Бронзовое изображение шамана, найденное на реке Илиме
Такой неожиданно высокий уровень бронзовой металлургии в якутской тайге был, конечно, не случаен. Неслучайно и то, что при более глубоком изучении древностей Севера на территории Якутии были обнаружены памятники, указывающие на еще более глубокие корни этой древней металлургии, на длительный путь ее постепенного развития от начальных, примитивных, ступеней к более высоким.
Так, например, вблизи села Покровского, в 80 километрах к югу от Якутска, на высоком берегу Лены оказалось древнее погребение, в котором нашлись каменные и. костяные наконечники стрел, кремневые скребки, а также костяной наконечник копья со вставленными в его ребро острыми ножевидными пластинами из кремня. По всему составу находок Покровское погребение следовало отнести к каменному веку. Но среди каменных и костяных орудий здесь оказался и один металлический предмет — небольшое медное или бронзовое шило.

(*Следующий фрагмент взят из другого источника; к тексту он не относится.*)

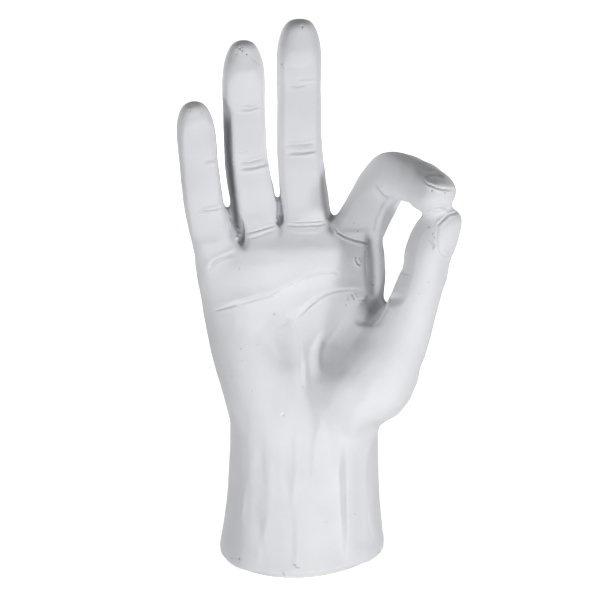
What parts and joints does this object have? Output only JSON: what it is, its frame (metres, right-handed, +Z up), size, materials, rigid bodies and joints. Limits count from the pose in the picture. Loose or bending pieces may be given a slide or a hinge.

Совершенно такая же картина была установлена и в других местах, например на речке Бугачан, на этот раз уже далеко к северу от Якутска, за Полярным кругом, в недрах Заполярья. При костяке древнего охотника и воина, вооруженного превосходными кинжалами из оленьего рога, луком и стрелами, снабженными каменными наконечниками, здесь лежала костяная трубочка — игольник. Найденная внутри трубочки игла была не костяной, как обычно, а медной.
Конечно, можно было бы предположить, что все эти простейшие по форме единичные металлические вещи не изготовлялись на месте, а доставлялись из других областей.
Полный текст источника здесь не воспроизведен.